2015 was a great year for the literary world and I have to admit that I haven’t read some of the year’s best and most important titles. At the top of my reading list: Between the World and Me by Ta-Nehisi Coates; The Mare by Mary Gaitskill; Hanya Yanagihara’s A Little Life; and Lauren Groff’s Fates and Furies. These gems are required reading for anyone — including myself — who has yet to crack them.
Three of 2015’s best selling titles are books I can recommend as personal favorites, two of which were published posthumously. Celebrated Tennessee author William Gay’s Little Sister Death was recently discovered in his papers and published as a complete novel. While the last third of the book felt like a work in progress, I cannot say enough glowing things about the book as a whole. A sensuous re-imagining of the infamous Bell Witch Haunting of 19th century Tennessee, this novel is a paranormal – and literary – thrill. The story is signature Gay with its transcendent imagery, eerie Southern landscapes, and fine-tuned sentences. If you are a fan of Southern writers or appreciate things that go bump in the night, this one’s for you.
My other coincidentally posthumous pick is one from the late and truly great Shirley Jackson. One of the foremost American writers of the last century, we have not been blessed with new writing from her since 1962. So cheer and give thanks that Jackson’s previously uncollected short pieces have been published in a new book called Let Me Tell You: New Stories, Essays, and Other Writings. The stories are every bit as worthy and engrossing as those in Jackson’s classic and widely anthologized collection, The Lottery. The scenarios feel a bit like The Twilight Zone but with the self-awareness and craft of Virginia Woolf. Should you read Let Me Tell You? Yes. Should you read anything and everything Shirley Jackson wrote? Yes, absolutely.

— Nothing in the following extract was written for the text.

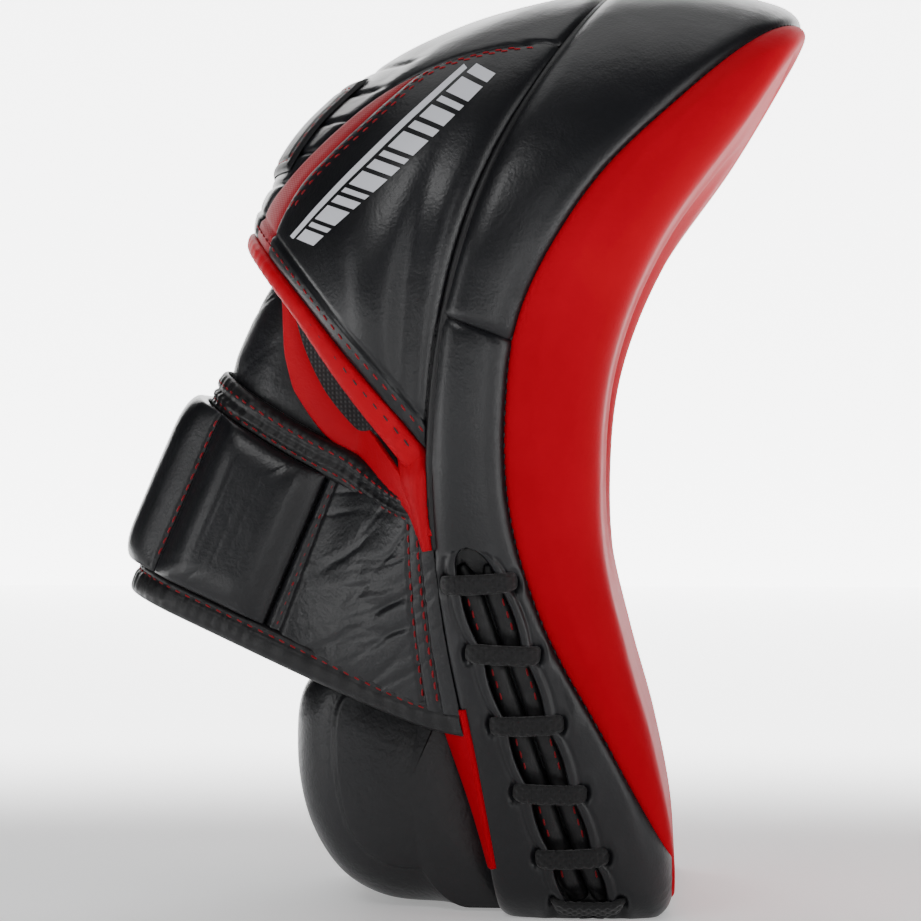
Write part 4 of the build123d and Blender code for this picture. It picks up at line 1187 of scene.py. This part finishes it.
for side, word in ((-1, "right"), (1, "left")):
    low, high = soften(GUSSET_LOW, 120), soften(GUSSET_HIGH, 120)
    t = np.linspace(0, 1, 26)
    xz = low[:, None] * (1 - t)[None, :, None] + high[:, None] * t[None, :, None]
    puff = 0.8 * np.sin(np.pi * t)[None, :]
    y = cuff_y(xz[..., 0], xz[..., 1]) - 0.6 + 0.9 * t[None, :] + puff
    grid = np.stack([xz[..., 0], side * y, xz[..., 1]], -1)
    f = quads(*grid.shape[:2])
    make(f"{word}_gusset", grid, f if side > 0 else f[:, ::-1], RED_EDGE, nodes=(f"{word}_wrist_gusset",),
         thick=2.0)
    for edge_line, lift_y in ((low, -0.4), (high, 0.5)):
        path = np.stack([edge_line[:, 0], side * (cuff_y(edge_line[:, 0], edge_line[:, 1]) + lift_y),
                         edge_line[:, 1]], -1)
        out = np.tile([0.0, side, 0.0], (len(path), 1))
        skin, f = sweep(path, out, loop(0.95, 0.9, 2.0, 12))
        make(f"{word}_gusset_binding", skin, f, BLACK_EDGE)

    # Red leaf that carries the binding down along the pad's edge.
    z = np.linspace(136, 108, 50)
    t = np.linspace(0, 1, 16)
    left_x = np.interp(z, [108, 118, 127, 136], [-4.6, -7.8, -12.0, -12.5])
    right_x = REAR(z) - 1.7
    leaf_x = left_x[:, None] * (1 - t)[None, :] + right_x[:, None] * t[None, :]
    leaf_z = np.broadcast_to(z[:, None], leaf_x.shape)
    leaf_y = cuff_y(leaf_x, leaf_z) * (1 - t)[None, :] + (half(z) - 1.6)[:, None] * t[None, :]
    leaf_y = leaf_y + 0.3 + 0.8 * np.sin(np.pi * t)[None, :] - 1.2 * np.exp(-(1 - t) / 0.1)[None, :]
    leaf_y = leaf_y - 2.5 * smooth(128, 136, leaf_z)
    grid = np.stack([leaf_x, side * leaf_y, leaf_z], -1)
    make(f"{word}_binding_leaf", grid, quads(*grid.shape[:2])[:, ::side], RED_EDGE,
         thick=1.4)

    # Mesh lining behind the slot between the gusset and the hood.
    pick = edge_p[ub * side > 0.05]
    pick = pick[np.argsort(pick[:, 0])]
    x = np.linspace(-52, -9, 90)
    upper = np.stack([x, side * (np.interp(x, pick[:, 0], np.abs(pick[:, 1])) - 17),
                      np.interp(x, pick[:, 0], pick[:, 2])], -1)
    order = np.argsort(low[:, 0])
    z_low = np.interp(x, low[order, 0], low[order, 1])
    lower = np.stack([x, side * (cuff_y(x, z_low) - 3.5), z_low - 2], -1)
    t = np.linspace(0, 1, 30)
    grid = lower[:, None] * (1 - t)[None, :, None] + upper[:, None] * t[None, :, None]
    make(f"{word}_slot_lining", grid, quads(*grid.shape[:2]), LINING)

# ------------------------------------------------------------------ wrist cushion and red wedges

CUSHION_LINE = [(10, 74), (-33, 74), (-42.8, 71.4), (-47, 62), (-47.2, 42), (-44.4, 27), (-38.5, 15),
                (-31, 6.5), (-18, 0.8), (16, 0.6)]
CUSHION_HALF, CUSHION_ROUND = 53, 16    # half width, and the radius of its side edges
CUSHION_FLAT = CUSHION_HALF - CUSHION_ROUND
front_z = np.linspace(0.6, 74, 30)[1:-1]
line = np.concatenate([soften(CUSHION_LINE, 170, 60), np.stack([REAR(front_z) + 1.0, front_z], -1)])
y_line = np.r_[-CUSHION_HALF + CUSHION_ROUND * (1 - np.cos(np.linspace(0, np.pi / 2, 16))),
              np.linspace(-CUSHION_FLAT, CUSHION_FLAT, 60)[1:-1]]
y_line = np.r_[y_line, -y_line[15::-1]]
past = np.minimum(np.maximum(np.abs(y_line) - CUSHION_FLAT, 0), 15.6)
inset = CUSHION_ROUND - np.sqrt(np.maximum(CUSHION_ROUND**2 - past**2, 0))
heart = np.stack([np.full(len(line), -4.0), np.clip(line[:, 1], 24, 52)], -1)
arm = line - heart
arm_len = np.linalg.norm(arm, axis=1, keepdims=True)
inset = inset[:, None, None] * smooth(6, -16, line[:, :1])[None]
ring_xz = heart[None] + arm[None] * np.clip(1 - inset / arm_len[None], 0.02, 1)
bulge = 0.5 * np.cos(y_line / 54 * np.pi / 2)[:, None]
ring_xz[..., 0] -= bulge * smooth(0, -30, line[:, 0])[None, :]
ring_xz[..., 1] = np.maximum(ring_xz[..., 1], 0.5)
ring_xz[..., 0] = np.minimum(ring_xz[..., 0], REAR(ring_xz[..., 1]) + 1.0)
cushion = np.stack([ring_xz[..., 0], np.broadcast_to(y_line[:, None], ring_xz.shape[:2]), ring_xz[..., 1]],
                   -1)
caps = []
for row in (cushion[0], cushion[-1]):
    middle = np.array([-12.0, row[0, 1] * 1.015, 38.0])
    r = np.linspace(0, 1, 22)[1:]
    cap = row[None] * (1 - r)[:, None, None] + middle[None, None] * r[:, None, None]
    cap[..., 1] = row[0, 1] * (1 + 0.055 * (1 - (1 - r) ** 2))[:, None]
    caps.append(cap)
cushion = np.concatenate([caps[0][::-1], cushion, caps[1]])
cushion_n = normals(cushion)
if cushion_n[60, 85, 0] > 0:
    cushion_n = -cushion_n
gy, gz = cushion[..., 1], cushion[..., 2]
cushion = cushion + cushion_n * (creases(gy, gz, 21, 20, (-52, 52), (6, 70), 0.4))[..., None]
cushion[..., 2] = np.maximum(cushion[..., 2], 0.3)
make("wrist_cushion", cushion, quads(*cushion.shape[:2], wrap_v=True), BLACK_SOFT,
     nodes=("wrist_cushion_cover", "wrist_cushion_foam"))

WEDGE_TOP, WEDGE_FOOT = 62, 15
for side, word in ((-1, "right"), (1, "left")):
    z = np.linspace(WEDGE_TOP, WEDGE_FOOT, 80)
    t = np.linspace(0, 1, 24)
    inner_edge = np.stack([-2.8 + 16.3 * (WEDGE_TOP - z) / 46, 0 * z + 56.2, z], -1)
    outer_edge = np.stack([REAR(z) + 2.0, half(z) + 0.2, z], -1)
    grid = inner_edge[:, None] * (1 - t)[None, :, None] + outer_edge[:, None] * t[None, :, None]
    grid[..., 0] -= 1.0 * np.sin(np.pi * t)[None, :]
    grid[..., 1] *= side
    f = quads(*grid.shape[:2])
    make(f"{word}_wedge_leather", grid, f if side > 0 else f[:, ::-1], RED, nodes=(f"{word}_wedge",),
         thick=1.6)

# ------------------------------------------------------------------ inside the hand compartment

GRIP_Z, GRIP_R, GRIP_RISE = 152.0, 30.0, 17.0
ang = np.linspace(0, 2 * np.pi, 120, endpoint=False)
rad = np.sin(np.linspace(0.02, np.pi / 2, 40))
gy = GRIP_R * rad[None, :] * np.cos(ang)[:, None]
gz = GRIP_Z + GRIP_R * rad[None, :] * np.sin(ang)[:, None]
rise = GRIP_RISE * np.sqrt(np.maximum(1 - rad**2, 0)) ** 0.9
grip = np.stack([REAR(gz) - rise[None, :] + 0.4, gy, gz], -1)
make("palm_grip_leather", grip, quads(*grip.shape[:2], wrap_u=True), BLACK, nodes=("palm_grip",))

a, z = np.meshgrid(np.linspace(-np.pi / 2, np.pi / 2, 120), np.linspace(196, 224, 44), indexing="ij")
rise = 26 * np.cos(a) ** 0.7
elastic = np.stack([REAR(z) - rise + 0.5, 51.5 * np.sin(a), z], -1)
make("finger_elastic", elastic, quads(*elastic.shape[:2]), BLACK_SOFT, nodes=("finger_band",),
     thick=2.0)

# ------------------------------------------------------------------ studio and camera


def studio_floor():
    """Pale floor that is dim near the mitt and bright far off, so the background reads white."""
    material, tree, out = shader("studio white", (0.80, 0.80, 0.81), 0.8, specular=0.1)
    where = node(tree, "ShaderNodeTexCoord")
    far = node(tree, "ShaderNodeVectorMath", operation="DISTANCE")
    far.inputs[1].default_value = (0, -0.55, 0)
    link(tree, where.outputs["Object"], far.inputs[0])
    grow = node(tree, "ShaderNodeMapRange", interpolation_type="SMOOTHSTEP")
    for key, value in (("From Min", 0.68), ("From Max", 1.1), ("To Min", FLOOR_NEAR), ("To Max", FLOOR_FAR)):
        grow.inputs[key].default_value = value
    link(tree, far.outputs["Value"], grow.inputs["Value"])
    out.inputs["Emission Color"].default_value = (1, 1, 1, 1)
    link(tree, grow.outputs["Result"], out.inputs["Emission Strength"])
    return material


FLOOR_NEAR, FLOOR_FAR, WALL_GLOW = 0.32, 4.0, 4.0
FLOOR_Z, SPAN = -0.4, 6000.0
make("floor", [(-SPAN, -SPAN, FLOOR_Z), (SPAN, -SPAN, FLOOR_Z), (SPAN, SPAN, FLOOR_Z),
               (-SPAN, SPAN, FLOOR_Z)], [[0, 1, 2, 3]], studio_floor(), stage=True)
WALL_HALF, WALL_Y, WALL_TOP = 1500, 2400, 2200
glow, _, glow_out = shader("wall light", (1, 1, 1), 1.0, specular=0.0)
glow_out.inputs["Emission Color"].default_value = (1, 1, 1, 1)
glow_out.inputs["Emission Strength"].default_value = WALL_GLOW
make("back wall", [(-WALL_HALF, WALL_Y, FLOOR_Z), (WALL_HALF, WALL_Y, FLOOR_Z), (WALL_HALF, WALL_Y, WALL_TOP),
                   (-WALL_HALF, WALL_Y, WALL_TOP)], [[0, 1, 2, 3]], glow, stage=True)

world = bpy.data.worlds.new("studio")
bpy.context.scene.world = world
world.use_nodes = True
world.node_tree.nodes["Background"].inputs["Color"].default_value = (1, 1, 1, 1)
world.node_tree.nodes["Background"].inputs["Strength"].default_value = 0.03


def lamp(name, place, aim, size, power):
    """Area lamp aimed at a point; metres and watts."""
    data = bpy.data.lights.new(name, "AREA")
    data.shape = "RECTANGLE"
    data.size, data.size_y = size
    data.energy = power
    obj = bpy.data.objects.new(name, data)
    bpy.context.scene.collection.objects.link(obj)
    obj.location = Vector(place)
    obj.rotation_euler = (Vector(aim) - Vector(place)).to_track_quat("-Z", "Y").to_euler()
    return obj


lamp("key", (-0.45, -0.85, 0.95), (0, 0, 0.15), (0.35, 0.35), 2.8)
lamp("side strip", (0.22, -1.05, 0.34), (0, 0, 0.13), (0.10, 0.8), 1.0)
lamp("low left", (-0.85, -0.62, 0.22), (0, 0, 0.10), (0.10, 0.6), 1.5)
lamp("right", (0.95, -0.45, 0.5), (0.03, 0, 0.15), (0.35, 0.8), 1.8)
lamp("right strip", (0.80, -0.62, 0.34), (0, 0, 0.15), (0.07, 0.7), 1.3)
lamp("top", (0.0, 0.2, 1.1), (0, 0, 0.2), (0.9, 0.6), 2.2)

CAMERA_TURN, CAMERA_Z = math.radians(3.5), 0.134
cam_data = bpy.data.cameras.new("camera")
cam_data.sensor_width, cam_data.lens = 36.0, 124.1
cam_data.clip_end = 30
cam = bpy.data.objects.new("camera", cam_data)
bpy.context.scene.collection.objects.link(cam)
cam.location = (math.sin(CAMERA_TURN), -math.cos(CAMERA_TURN), CAMERA_Z)
cam.rotation_euler = (Vector((0, 0, CAMERA_Z)) - cam.location).to_track_quat("-Z", "Y").to_euler()
bpy.context.scene.camera = cam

I have claimed Bonnie Jo Campbell as a favorite writer since discovering her enchanting and deeply empathetic novel, Once Upon a River, a few years ago. Campbell is back and at her best in her new short story collection, Mothers, Tell Your Daughters. These stories are as tough and unflinching as the women they portray. Mothers, grandmothers, daughters, lovers, wanderers and blue collar workers strive to make sense of their world and the people they love. Vulnerable as it is candid, this collection is about as human as it gets.
With all the good literature coming out of 2015, and a lot more to be excited about in the coming months, there is no shortage of good new books. Best wishes for the New Year, and happy reading.